**The request**. Reproduce verbatim the lines up to and including the one with "grain = noise(t, co, 3200.0, 3.0, 0.6)", starting from the first.

**Supplied data**.
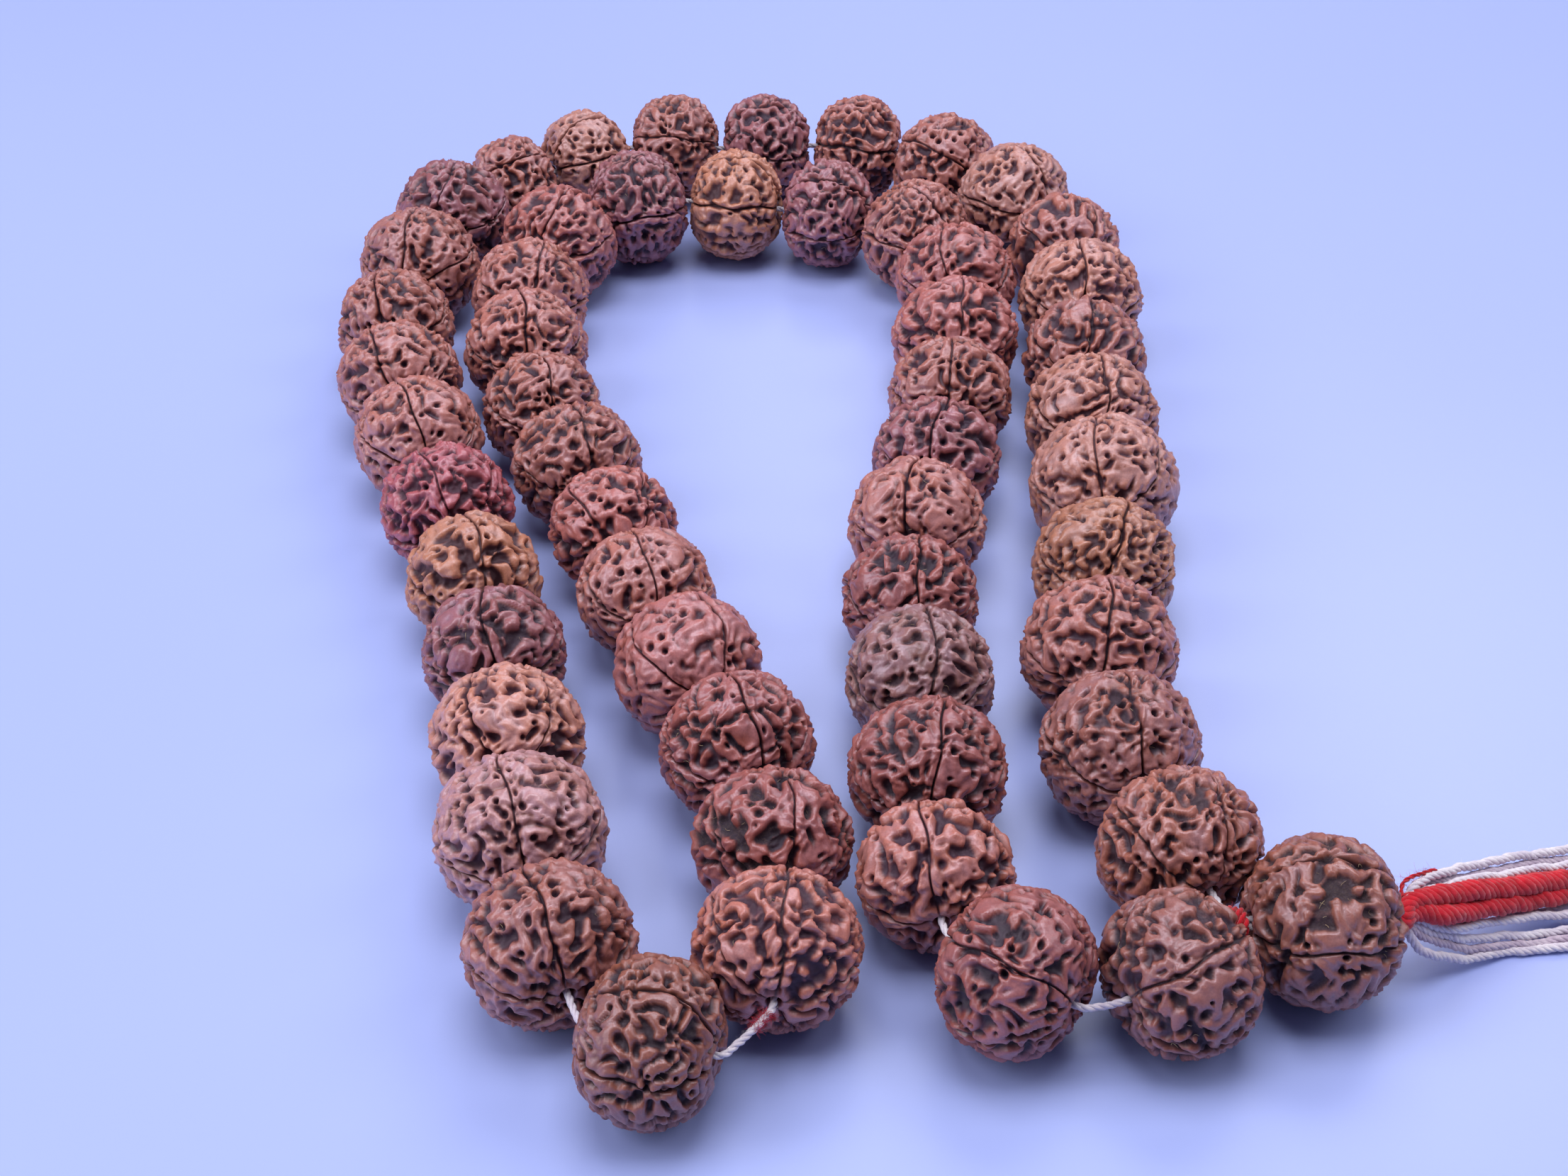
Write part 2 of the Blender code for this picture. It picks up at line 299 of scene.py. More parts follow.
def math_node(t, op, a, b=None, c=None, clamp=False):
    n = t.nodes.new("ShaderNodeMath")
    n.operation = op
    n.use_clamp = clamp
    for i, v in enumerate((a, b, c)):
        if v is None:
            continue
        if hasattr(v, "links"):
            t.links.new(v, n.inputs[i])
        else:
            n.inputs[i].default_value = v
    return n.outputs[0]


def ramp(t, fac, stops, interpolation="LINEAR"):
    n = t.nodes.new("ShaderNodeValToRGB")
    n.color_ramp.interpolation = interpolation
    while len(n.color_ramp.elements) > 1:
        n.color_ramp.elements.remove(n.color_ramp.elements[-1])
    for i, (at, colour) in enumerate(stops):
        e = n.color_ramp.elements[0] if i == 0 else n.color_ramp.elements.new(at)
        e.position = at
        e.color = (*colour, 1.0) if len(colour) == 3 else colour
    t.links.new(fac, n.inputs["Fac"])
    return n.outputs["Color"]


def mix(t, fac, a, b, blend="MIX"):
    n = t.nodes.new("ShaderNodeMix")
    n.data_type = "RGBA"
    n.blend_type = blend
    n.clamp_factor = True
    for key, v in ((0, fac), (6, a), (7, b)):
        if hasattr(v, "links"):
            t.links.new(v, n.inputs[key])
        elif key == 0:
            n.inputs[key].default_value = v
        else:
            n.inputs[key].default_value = (*v, 1.0)
    return n.outputs[2]


def scaled(c, k):
    return tuple(min(1.0, x * k) for x in c)


def seed_material(name, top, warm, deep, dusty):
    """Seed shell: ridge tops painted lighter and bluer as a lavender reflection, warm walls, floors painted dark as
    shade with dark oil, dust and fibre.
    """
    m, t, p = nodes_of(name)
    co = t.nodes.new("ShaderNodeTexCoord").outputs["Object"]
    relief, groove = attr_node(t, "relief"), attr_node(t, "groove")
    dust, tone = attr_node(t, "dust"), attr_node(t, "tone")
    cavity = attr_node(t, "cavity")

    wide = noise(t, co, 170.0, 3.0, 0.6)
    fine = noise(t, co, 900.0, 4.0, 0.65)
    grain = noise(t, co, 3200.0, 3.0, 0.6)

    # height on the surface, roughened a little by fine noise
    h = math_node(t, "ADD", relief, math_node(t, "MULTIPLY", math_node(t, "SUBTRACT", fine, 0.5), 0.22))
    # colour by height: pits and floors painted dark as shade, partly dark oil; ridge tops painted lighter and bluer as
    # a lavender reflection
    body = ramp(t, h, [
        (0.02, scaled(deep, 0.42)), (0.18, scaled(deep, 0.95)), (0.38, tuple(x * f for x, f in zip(warm, (0.52, 0.44, 0.60)))),
        (0.60, scaled(warm, 0.98)), (0.88, scaled(top, 1.12)),
    ])
    # slow drift between reddish and greyer shell
    grey = math_node(t, "MULTIPLY", ramp(t, wide, [(0.42, (0, 0, 0)), (0.68, (1, 1, 1))]), 0.40)
    body = mix(t, math_node(t, "MULTIPLY", grey, ramp(t, relief, [(0.35, (0, 0, 0)), (0.80, (1, 1, 1))])),
               body, dusty, "MIX")
    # high spots are a little lighter and warmer
    high_spot_lift = math_node(t, "MULTIPLY", math_node(t, "MAXIMUM", cavity, 0.0), 0.55, clamp=True)
    body = mix(t, high_spot_lift, body, scaled(warm, 1.35))
    # hollows painted darker: painted shade, partly dark oil
    hollow_shade_and_oil = math_node(t, "MULTIPLY", math_node(t, "MAXIMUM", math_node(t, "MULTIPLY", cavity, -1.0), 0.0), 0.62, clamp=True)
    body = mix(t, hollow_shade_and_oil, body, scaled(deep, 0.85))
    # crease lines painted darker: painted shade, partly dark oil
    body = mix(t, math_node(t, "MULTIPLY", groove, 0.80, clamp=True), body, scaled(deep, 0.6))
    # tiny mottling
    body = mix(t, 0.55, body, ramp(t, grain, [(0.25, (0.62, 0.60, 0.62)), (0.75, (1.18, 1.16, 1.14))]), "MULTIPLY")
    # dust and broken fibre in the hollows
    fibre = noise(t, co, 1500.0, 5.0, 0.75, 1.2)
    lint = ramp(t, fibre, [(0.46, (0, 0, 0)), (0.60, (1, 1, 1))])
    lint = math_node(t, "MULTIPLY", lint, dust, clamp=True)
    body = mix(t, math_node(t, "MULTIPLY", lint, 0.65), body, (0.150, 0.100, 0.092))
    bright = math_node(t, "ADD", 1.0, math_node(t, "MULTIPLY", tone, 0.28))
    hsv = t.nodes.new("ShaderNodeHueSaturation")
    hsv.inputs["Saturation"].default_value = 1.0
    t.links.new(bright, hsv.inputs["Value"])
    t.links.new(body, hsv.inputs["Color"])
    t.links.new(hsv.outputs["Color"], p.inputs["Base Color"])

    rough = ramp(t, h, [(0.1, (0.70,) * 3), (0.5, (0.44,) * 3), (0.9, (0.31,) * 3)])
    rough = math_node(t, "ADD", rough, math_node(t, "MULTIPLY", math_node(t, "SUBTRACT", fine, 0.5), 0.22))
    rough = math_node(t, "ADD", rough, math_node(t, "MULTIPLY", lint, 0.25), clamp=True)
    t.links.new(rough, p.inputs["Roughness"])
    p.inputs["Specular IOR Level"].default_value = 0.85
    p.inputs["Specular Tint"].default_value = (0.84, 0.84, 1.0, 1.0)
    p.inputs["IOR"].default_value = 1.5

    b1 = t.nodes.new("ShaderNodeBump")
    b1.inputs["Strength"].default_value = 0.35
    b1.inputs["Distance"].default_value = 0.00022
    t.links.new(fine, b1.inputs["Height"])
    b2 = t.nodes.new("ShaderNodeBump")
    b2.inputs["Strength"].default_value = 0.30
    b2.inputs["Distance"].default_value = 0.00008
    t.links.new(grain, b2.inputs["Height"])
    t.links.new(b1.outputs["Normal"], b2.inputs["Normal"])
    b3 = t.nodes.new("ShaderNodeBump")
    b3.inputs["Strength"].default_value = 0.6
    b3.inputs["Distance"].default_value = 0.0002
    t.links.new(lint, b3.inputs["Height"])
    t.links.new(b2.outputs["Normal"], b3.inputs["Normal"])
    t.links.new(b3.outputs["Normal"], p.inputs["Normal"])
    return m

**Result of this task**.
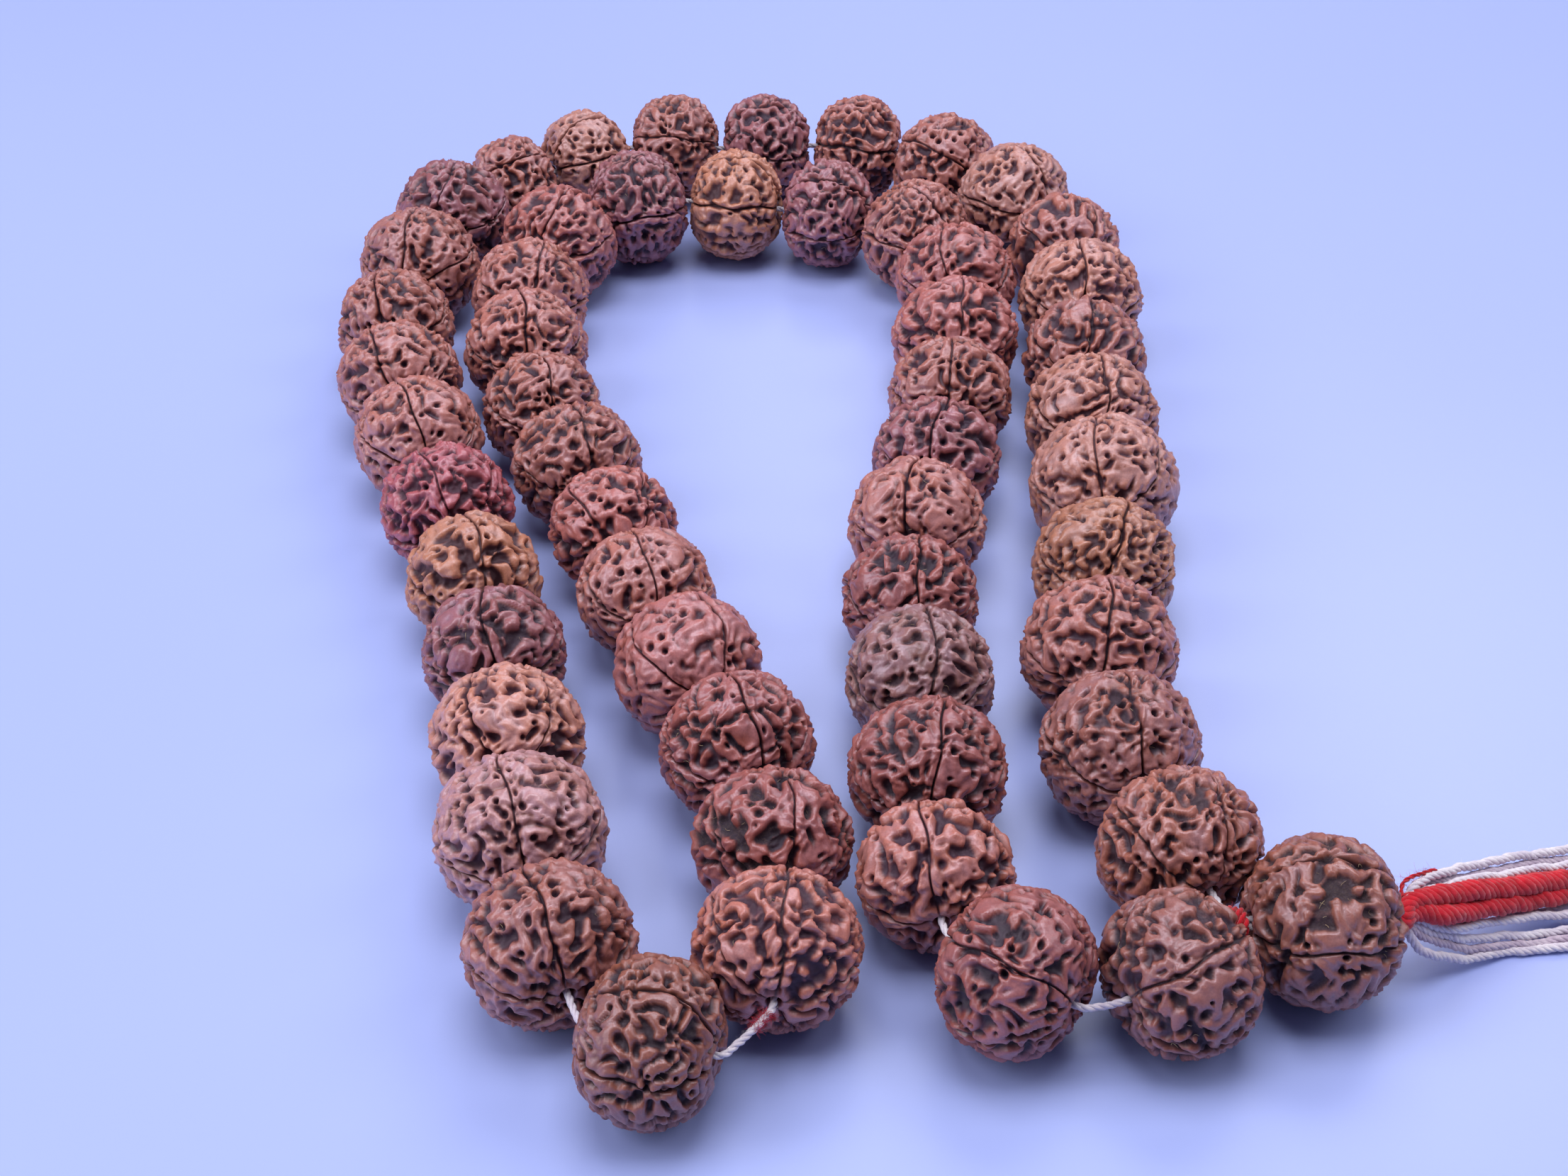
Write part 2 of the Blender code for this picture. It picks up at line 299 of scene.py. More parts follow.
def math_node(t, op, a, b=None, c=None, clamp=False):
    n = t.nodes.new("ShaderNodeMath")
    n.operation = op
    n.use_clamp = clamp
    for i, v in enumerate((a, b, c)):
        if v is None:
            continue
        if hasattr(v, "links"):
            t.links.new(v, n.inputs[i])
        else:
            n.inputs[i].default_value = v
    return n.outputs[0]


def ramp(t, fac, stops, interpolation="LINEAR"):
    n = t.nodes.new("ShaderNodeValToRGB")
    n.color_ramp.interpolation = interpolation
    while len(n.color_ramp.elements) > 1:
        n.color_ramp.elements.remove(n.color_ramp.elements[-1])
    for i, (at, colour) in enumerate(stops):
        e = n.color_ramp.elements[0] if i == 0 else n.color_ramp.elements.new(at)
        e.position = at
        e.color = (*colour, 1.0) if len(colour) == 3 else colour
    t.links.new(fac, n.inputs["Fac"])
    return n.outputs["Color"]


def mix(t, fac, a, b, blend="MIX"):
    n = t.nodes.new("ShaderNodeMix")
    n.data_type = "RGBA"
    n.blend_type = blend
    n.clamp_factor = True
    for key, v in ((0, fac), (6, a), (7, b)):
        if hasattr(v, "links"):
            t.links.new(v, n.inputs[key])
        elif key == 0:
            n.inputs[key].default_value = v
        else:
            n.inputs[key].default_value = (*v, 1.0)
    return n.outputs[2]


def scaled(c, k):
    return tuple(min(1.0, x * k) for x in c)


def seed_material(name, top, warm, deep, dusty):
    """Seed shell: ridge tops painted lighter and bluer as a lavender reflection, warm walls, floors painted dark as
    shade with dark oil, dust and fibre.
    """
    m, t, p = nodes_of(name)
    co = t.nodes.new("ShaderNodeTexCoord").outputs["Object"]
    relief, groove = attr_node(t, "relief"), attr_node(t, "groove")
    dust, tone = attr_node(t, "dust"), attr_node(t, "tone")
    cavity = attr_node(t, "cavity")

    wide = noise(t, co, 170.0, 3.0, 0.6)
    fine = noise(t, co, 900.0, 4.0, 0.65)
    grain = noise(t, co, 3200.0, 3.0, 0.6)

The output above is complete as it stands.